[STORED DATA]

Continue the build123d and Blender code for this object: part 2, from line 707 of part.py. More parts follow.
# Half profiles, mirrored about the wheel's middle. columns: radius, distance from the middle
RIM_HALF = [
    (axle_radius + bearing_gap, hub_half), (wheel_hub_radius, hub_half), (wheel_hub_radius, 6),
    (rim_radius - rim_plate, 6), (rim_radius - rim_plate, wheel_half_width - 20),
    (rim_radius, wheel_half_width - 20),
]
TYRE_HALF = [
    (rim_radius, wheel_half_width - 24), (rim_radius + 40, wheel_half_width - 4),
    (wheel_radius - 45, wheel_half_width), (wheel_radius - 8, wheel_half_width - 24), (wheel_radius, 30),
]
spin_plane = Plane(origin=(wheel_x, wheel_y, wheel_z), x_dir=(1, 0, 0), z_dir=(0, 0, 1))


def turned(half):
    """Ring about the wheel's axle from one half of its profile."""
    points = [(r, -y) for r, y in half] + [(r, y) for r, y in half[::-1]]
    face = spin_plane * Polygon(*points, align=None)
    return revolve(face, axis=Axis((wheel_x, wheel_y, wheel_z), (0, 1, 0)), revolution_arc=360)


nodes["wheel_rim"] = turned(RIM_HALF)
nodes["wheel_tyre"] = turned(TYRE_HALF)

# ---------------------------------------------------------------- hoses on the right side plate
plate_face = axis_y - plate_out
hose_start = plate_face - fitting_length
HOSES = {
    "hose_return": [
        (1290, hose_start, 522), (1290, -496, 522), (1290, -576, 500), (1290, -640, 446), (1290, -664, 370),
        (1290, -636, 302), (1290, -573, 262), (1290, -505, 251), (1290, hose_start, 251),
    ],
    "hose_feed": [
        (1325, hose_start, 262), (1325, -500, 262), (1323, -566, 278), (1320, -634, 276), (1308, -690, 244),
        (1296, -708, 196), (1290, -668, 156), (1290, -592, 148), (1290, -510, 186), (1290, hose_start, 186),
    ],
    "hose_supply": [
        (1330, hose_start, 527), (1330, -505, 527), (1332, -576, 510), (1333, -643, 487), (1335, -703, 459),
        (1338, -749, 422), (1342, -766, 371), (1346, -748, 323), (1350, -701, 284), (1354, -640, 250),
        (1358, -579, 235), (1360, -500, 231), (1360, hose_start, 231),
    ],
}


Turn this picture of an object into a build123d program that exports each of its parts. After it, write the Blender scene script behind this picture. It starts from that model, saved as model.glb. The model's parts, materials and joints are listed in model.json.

[WORK TO BE COMPLETED] Extract all the entries word for word.

[EXERCISE RESPONSE]
Continue the build123d and Blender code for this object: part 2, from line 707 of part.py. More parts follow.
# Half profiles, mirrored about the wheel's middle. columns: radius, distance from the middle
RIM_HALF = [
    (axle_radius + bearing_gap, hub_half), (wheel_hub_radius, hub_half), (wheel_hub_radius, 6),
    (rim_radius - rim_plate, 6), (rim_radius - rim_plate, wheel_half_width - 20),
    (rim_radius, wheel_half_width - 20),
]
TYRE_HALF = [
    (rim_radius, wheel_half_width - 24), (rim_radius + 40, wheel_half_width - 4),
    (wheel_radius - 45, wheel_half_width), (wheel_radius - 8, wheel_half_width - 24), (wheel_radius, 30),
]
spin_plane = Plane(origin=(wheel_x, wheel_y, wheel_z), x_dir=(1, 0, 0), z_dir=(0, 0, 1))


def turned(half):
    """Ring about the wheel's axle from one half of its profile."""
    points = [(r, -y) for r, y in half] + [(r, y) for r, y in half[::-1]]
    face = spin_plane * Polygon(*points, align=None)
    return revolve(face, axis=Axis((wheel_x, wheel_y, wheel_z), (0, 1, 0)), revolution_arc=360)


nodes["wheel_rim"] = turned(RIM_HALF)
nodes["wheel_tyre"] = turned(TYRE_HALF)

# ---------------------------------------------------------------- hoses on the right side plate
plate_face = axis_y - plate_out
hose_start = plate_face - fitting_length
HOSES = {
    "hose_return": [
        (1290, hose_start, 522), (1290, -496, 522), (1290, -576, 500), (1290, -640, 446), (1290, -664, 370),
        (1290, -636, 302), (1290, -573, 262), (1290, -505, 251), (1290, hose_start, 251),
    ],
    "hose_feed": [
        (1325, hose_start, 262), (1325, -500, 262), (1323, -566, 278), (1320, -634, 276), (1308, -690, 244),
        (1296, -708, 196), (1290, -668, 156), (1290, -592, 148), (1290, -510, 186), (1290, hose_start, 186),
    ],
    "hose_supply": [
        (1330, hose_start, 527), (1330, -505, 527), (1332, -576, 510), (1333, -643, 487), (1335, -703, 459),
        (1338, -749, 422), (1342, -766, 371), (1346, -748, 323), (1350, -701, 284), (1354, -640, 250),
        (1358, -579, 235), (1360, -500, 231), (1360, hose_start, 231),
    ],
}


Turn this picture of an object into a build123d program that exports each of its parts. After it, write the Blender scene script behind this picture. It starts from that model, saved as model.glb. The model's parts, materials and joints are listed in model.json.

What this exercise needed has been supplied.